Starting with the first line and ending with the line that holds "if draw.random() <", repeat the material exactly.

--- START DATASET ENTRIES ---

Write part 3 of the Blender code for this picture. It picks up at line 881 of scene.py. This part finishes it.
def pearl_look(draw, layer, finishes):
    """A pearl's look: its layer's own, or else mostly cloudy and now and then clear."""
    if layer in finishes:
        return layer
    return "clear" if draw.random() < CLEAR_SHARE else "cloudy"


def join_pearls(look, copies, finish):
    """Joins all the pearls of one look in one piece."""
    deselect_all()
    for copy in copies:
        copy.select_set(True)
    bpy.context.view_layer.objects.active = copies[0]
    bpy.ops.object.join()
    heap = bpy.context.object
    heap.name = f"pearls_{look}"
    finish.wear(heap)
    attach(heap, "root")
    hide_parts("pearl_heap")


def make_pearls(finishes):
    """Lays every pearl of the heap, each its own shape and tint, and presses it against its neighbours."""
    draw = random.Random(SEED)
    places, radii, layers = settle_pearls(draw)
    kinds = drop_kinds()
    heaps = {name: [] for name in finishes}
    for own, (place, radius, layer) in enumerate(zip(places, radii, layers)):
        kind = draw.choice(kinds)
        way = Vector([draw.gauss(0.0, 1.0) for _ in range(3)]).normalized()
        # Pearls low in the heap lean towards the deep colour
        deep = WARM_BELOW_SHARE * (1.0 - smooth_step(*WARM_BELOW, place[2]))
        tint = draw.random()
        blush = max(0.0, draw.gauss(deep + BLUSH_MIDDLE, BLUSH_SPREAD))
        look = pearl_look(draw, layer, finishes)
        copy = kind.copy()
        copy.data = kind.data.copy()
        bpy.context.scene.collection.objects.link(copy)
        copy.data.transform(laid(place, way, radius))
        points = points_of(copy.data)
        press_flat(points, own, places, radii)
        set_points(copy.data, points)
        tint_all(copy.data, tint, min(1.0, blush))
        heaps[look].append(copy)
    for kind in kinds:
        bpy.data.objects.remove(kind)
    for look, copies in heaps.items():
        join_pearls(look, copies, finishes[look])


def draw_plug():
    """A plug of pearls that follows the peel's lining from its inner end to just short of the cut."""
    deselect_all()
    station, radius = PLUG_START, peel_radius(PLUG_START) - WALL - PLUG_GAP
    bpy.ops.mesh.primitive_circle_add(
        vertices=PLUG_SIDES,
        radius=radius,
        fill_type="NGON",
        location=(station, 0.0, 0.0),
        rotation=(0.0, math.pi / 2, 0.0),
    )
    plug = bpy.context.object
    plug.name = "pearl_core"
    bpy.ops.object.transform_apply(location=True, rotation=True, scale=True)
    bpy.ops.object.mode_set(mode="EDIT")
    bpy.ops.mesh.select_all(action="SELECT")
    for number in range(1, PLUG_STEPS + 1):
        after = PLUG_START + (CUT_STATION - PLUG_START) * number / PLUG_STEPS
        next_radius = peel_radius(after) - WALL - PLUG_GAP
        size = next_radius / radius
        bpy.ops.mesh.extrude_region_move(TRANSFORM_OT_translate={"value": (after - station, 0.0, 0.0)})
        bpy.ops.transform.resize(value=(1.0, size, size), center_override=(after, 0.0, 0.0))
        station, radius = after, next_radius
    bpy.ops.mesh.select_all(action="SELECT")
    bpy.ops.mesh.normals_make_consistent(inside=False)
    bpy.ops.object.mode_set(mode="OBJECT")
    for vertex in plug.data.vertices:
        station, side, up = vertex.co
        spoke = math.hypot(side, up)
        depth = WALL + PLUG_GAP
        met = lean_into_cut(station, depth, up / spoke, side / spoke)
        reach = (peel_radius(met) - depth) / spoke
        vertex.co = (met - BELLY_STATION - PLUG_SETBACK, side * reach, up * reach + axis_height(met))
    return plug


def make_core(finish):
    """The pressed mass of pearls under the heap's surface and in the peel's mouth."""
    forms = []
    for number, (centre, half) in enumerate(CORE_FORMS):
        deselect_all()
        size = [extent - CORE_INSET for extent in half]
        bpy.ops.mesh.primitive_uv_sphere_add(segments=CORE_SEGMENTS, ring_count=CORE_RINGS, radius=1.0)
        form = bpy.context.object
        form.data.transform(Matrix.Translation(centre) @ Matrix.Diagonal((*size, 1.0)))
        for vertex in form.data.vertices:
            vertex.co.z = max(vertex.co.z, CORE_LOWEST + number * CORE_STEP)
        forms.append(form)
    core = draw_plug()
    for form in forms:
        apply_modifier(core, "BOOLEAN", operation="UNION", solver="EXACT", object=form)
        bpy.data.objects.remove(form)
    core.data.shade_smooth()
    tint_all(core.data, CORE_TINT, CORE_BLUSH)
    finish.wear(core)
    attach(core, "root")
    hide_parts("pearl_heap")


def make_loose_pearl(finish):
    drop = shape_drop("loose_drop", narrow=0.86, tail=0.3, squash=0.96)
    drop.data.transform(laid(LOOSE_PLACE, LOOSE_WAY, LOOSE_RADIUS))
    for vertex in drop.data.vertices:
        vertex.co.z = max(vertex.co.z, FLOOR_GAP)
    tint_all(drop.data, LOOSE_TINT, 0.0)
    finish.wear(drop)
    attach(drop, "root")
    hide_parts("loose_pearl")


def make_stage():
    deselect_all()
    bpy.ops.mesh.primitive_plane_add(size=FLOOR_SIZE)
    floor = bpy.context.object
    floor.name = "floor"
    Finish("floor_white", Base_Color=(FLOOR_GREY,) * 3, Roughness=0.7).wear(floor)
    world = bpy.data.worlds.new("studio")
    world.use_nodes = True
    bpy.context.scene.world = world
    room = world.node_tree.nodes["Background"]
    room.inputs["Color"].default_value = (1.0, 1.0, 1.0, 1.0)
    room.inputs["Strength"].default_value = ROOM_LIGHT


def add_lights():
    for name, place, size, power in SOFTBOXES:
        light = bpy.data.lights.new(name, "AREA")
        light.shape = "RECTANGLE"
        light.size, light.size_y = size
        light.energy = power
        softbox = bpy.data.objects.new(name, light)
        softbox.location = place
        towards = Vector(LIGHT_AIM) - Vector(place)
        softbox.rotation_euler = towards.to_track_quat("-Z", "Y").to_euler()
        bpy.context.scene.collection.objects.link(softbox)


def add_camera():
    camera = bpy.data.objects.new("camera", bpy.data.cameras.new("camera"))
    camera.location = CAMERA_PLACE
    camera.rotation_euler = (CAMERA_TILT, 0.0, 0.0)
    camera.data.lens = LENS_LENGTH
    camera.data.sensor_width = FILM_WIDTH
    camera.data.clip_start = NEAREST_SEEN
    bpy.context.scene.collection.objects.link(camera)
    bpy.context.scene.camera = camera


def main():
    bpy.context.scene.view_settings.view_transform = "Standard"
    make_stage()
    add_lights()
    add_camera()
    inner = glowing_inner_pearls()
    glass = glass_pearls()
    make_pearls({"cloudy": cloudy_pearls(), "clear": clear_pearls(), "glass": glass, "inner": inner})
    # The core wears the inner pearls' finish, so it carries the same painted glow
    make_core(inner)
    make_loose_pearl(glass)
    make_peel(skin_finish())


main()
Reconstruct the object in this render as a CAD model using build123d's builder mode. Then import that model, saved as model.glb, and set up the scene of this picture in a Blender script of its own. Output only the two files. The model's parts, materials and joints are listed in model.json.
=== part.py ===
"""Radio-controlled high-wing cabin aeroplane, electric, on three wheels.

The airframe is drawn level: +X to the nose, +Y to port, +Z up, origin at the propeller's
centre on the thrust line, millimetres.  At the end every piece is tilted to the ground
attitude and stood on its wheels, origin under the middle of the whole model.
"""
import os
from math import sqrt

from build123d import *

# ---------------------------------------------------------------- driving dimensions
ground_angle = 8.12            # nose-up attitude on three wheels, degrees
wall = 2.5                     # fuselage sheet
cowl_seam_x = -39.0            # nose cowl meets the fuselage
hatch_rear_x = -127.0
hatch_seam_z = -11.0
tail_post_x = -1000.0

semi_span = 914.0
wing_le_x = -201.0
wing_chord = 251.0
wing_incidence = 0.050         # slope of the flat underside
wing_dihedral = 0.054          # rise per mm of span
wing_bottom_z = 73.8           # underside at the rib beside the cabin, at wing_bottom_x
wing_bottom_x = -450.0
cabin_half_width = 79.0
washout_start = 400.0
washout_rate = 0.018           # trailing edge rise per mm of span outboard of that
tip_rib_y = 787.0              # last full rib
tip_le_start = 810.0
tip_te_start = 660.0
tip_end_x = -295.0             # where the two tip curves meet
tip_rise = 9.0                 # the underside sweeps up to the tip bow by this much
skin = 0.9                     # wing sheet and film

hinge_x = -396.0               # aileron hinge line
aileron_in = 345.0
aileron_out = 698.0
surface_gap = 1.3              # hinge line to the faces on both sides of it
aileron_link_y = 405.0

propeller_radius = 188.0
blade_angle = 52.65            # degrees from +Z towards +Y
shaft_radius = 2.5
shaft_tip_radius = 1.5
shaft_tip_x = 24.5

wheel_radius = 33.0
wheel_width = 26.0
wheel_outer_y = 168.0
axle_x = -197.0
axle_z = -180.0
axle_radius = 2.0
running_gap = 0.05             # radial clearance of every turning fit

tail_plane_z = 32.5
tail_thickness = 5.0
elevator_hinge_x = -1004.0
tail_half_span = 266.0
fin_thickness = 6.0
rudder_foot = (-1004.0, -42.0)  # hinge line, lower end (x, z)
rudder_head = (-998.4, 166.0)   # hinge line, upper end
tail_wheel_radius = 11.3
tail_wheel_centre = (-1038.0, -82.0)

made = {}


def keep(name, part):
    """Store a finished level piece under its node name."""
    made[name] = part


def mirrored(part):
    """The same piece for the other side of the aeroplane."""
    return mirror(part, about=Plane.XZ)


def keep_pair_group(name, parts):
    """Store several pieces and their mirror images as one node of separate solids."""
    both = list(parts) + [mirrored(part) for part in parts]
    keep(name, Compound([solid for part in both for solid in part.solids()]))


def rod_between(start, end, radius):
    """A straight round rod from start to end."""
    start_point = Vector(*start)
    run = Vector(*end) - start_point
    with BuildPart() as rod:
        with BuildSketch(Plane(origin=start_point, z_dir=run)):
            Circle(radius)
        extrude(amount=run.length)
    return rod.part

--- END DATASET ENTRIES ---

• FULL ANSWER:
Write part 3 of the Blender code for this picture. It picks up at line 881 of scene.py. This part finishes it.
def pearl_look(draw, layer, finishes):
    """A pearl's look: its layer's own, or else mostly cloudy and now and then clear."""
    if layer in finishes:
        return layer
    return "clear" if draw.random() < CLEAR_SHARE else "cloudy"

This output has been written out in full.